Mr Hibbert said: ‘I could just see the sign at the top. I didn’t know if I should laugh, cry…it was such a relief to get there and know we made it. Something I will always remember. So proud.

“I said we would all come back as different people and I definitely will, just love and that. I’m definitely a different person coming home and I think everyone else will be too.

“You know it doesn’t stop there, we’ve climbed a mountain but now we have to move mountains to get what we need in terms of social protection change, accessibility changes, things like that, so I’m going to need all these people to keep giving me this love and support.

Martin Hibbert (centre) and team training ahead of the ascent of Mount Kilimanjaro (Ollie Buncombe/Spinal Injuries Association/PA)

(PA Media)

“That’s why I’m doing this to show, don’t exclude someone because they’re in a wheelchair, look what they can do when they have the right help and support, they can climb Mt.
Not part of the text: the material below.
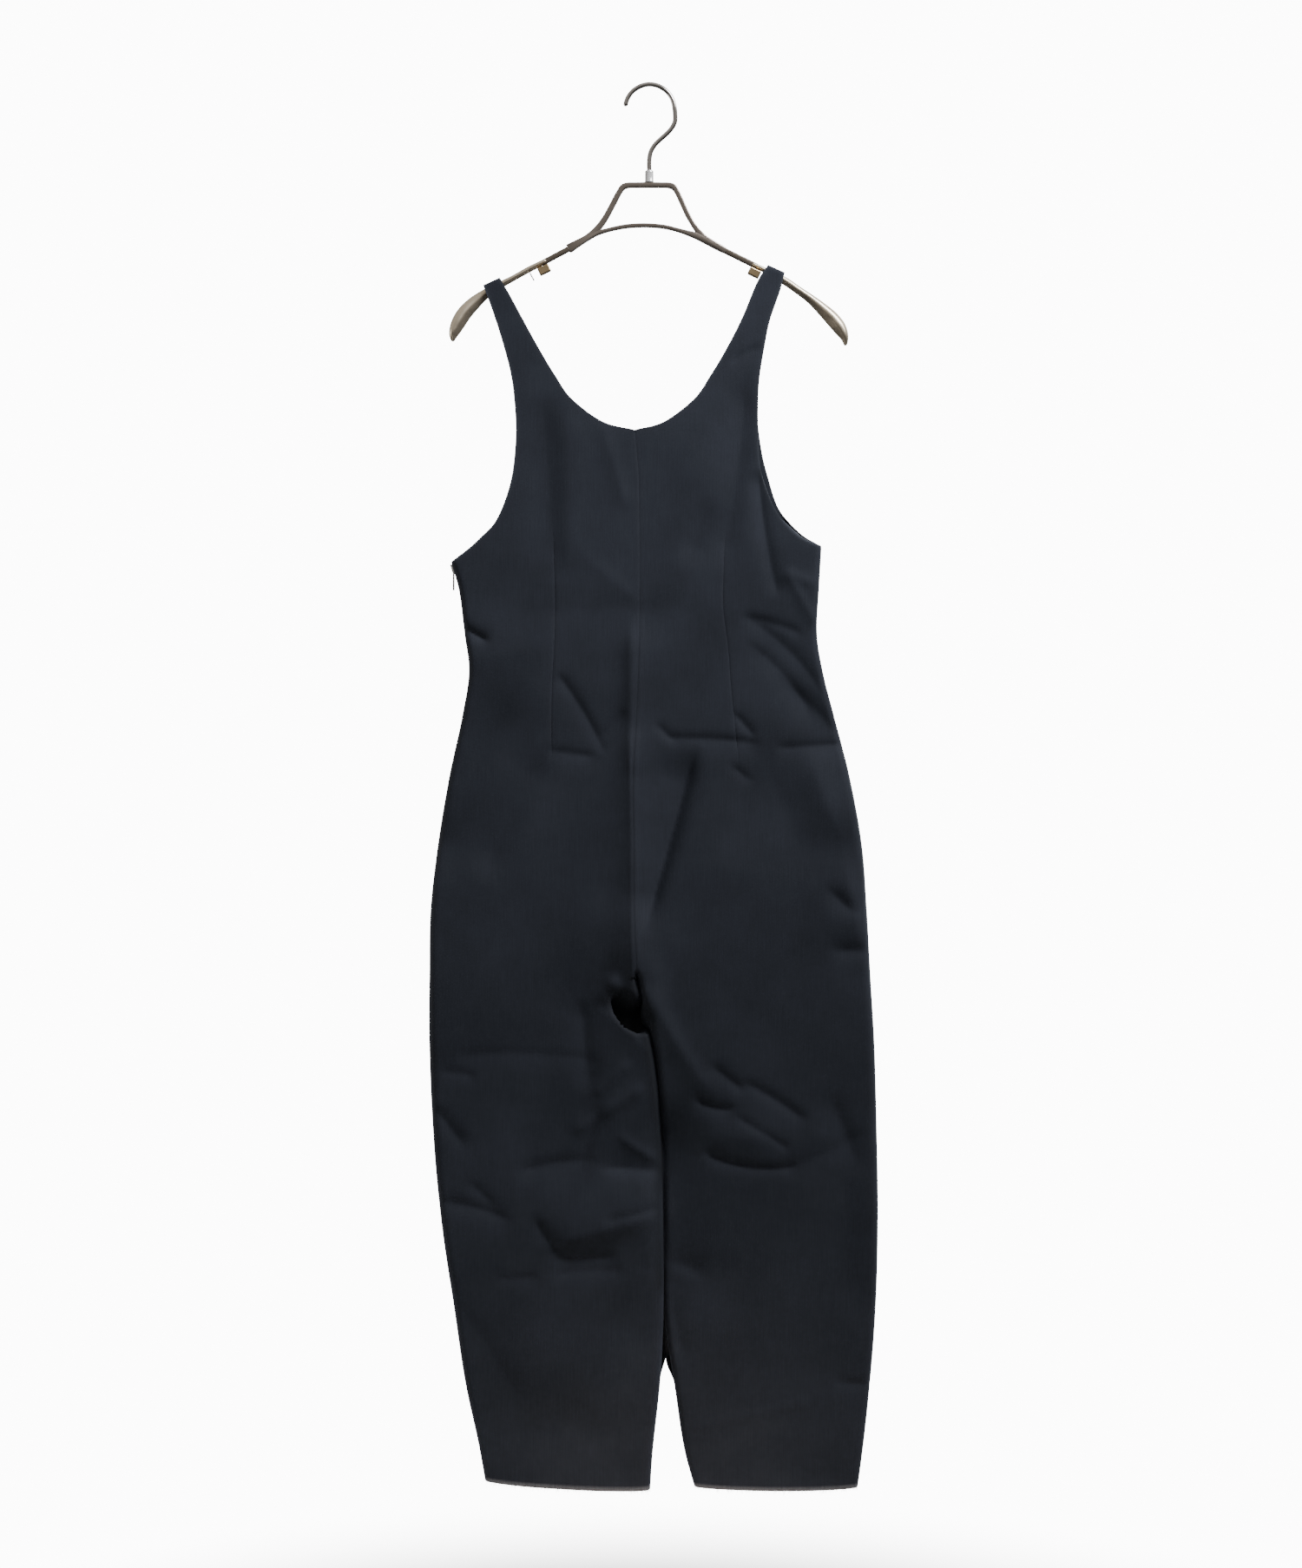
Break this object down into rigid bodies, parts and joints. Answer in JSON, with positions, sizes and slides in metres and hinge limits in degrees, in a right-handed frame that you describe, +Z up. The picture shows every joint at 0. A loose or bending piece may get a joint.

Kilimanjaro.

“I hope this has highlighted how important help and support is.”

At the top, Martin spread some of his mother Janice’s ashes. She died in November last year and Martin said: ‘I said she was going to be with me. I love you mom.”

Nik Hartley, chief executive of the Spinal Injuries Association, told BBC Breakfast: “It is important to understand that there is the physical feat of climbing a mountain.

“But it’s not a disabled man going up a mountain with a wheelchair, it’s a man (who) says, I’m coming out of something terrible and I’m going to do something that can change the lives of people who can’t even leave their room because of a spinal cord injury.

“It’s amazing, it’s both mental and physical.”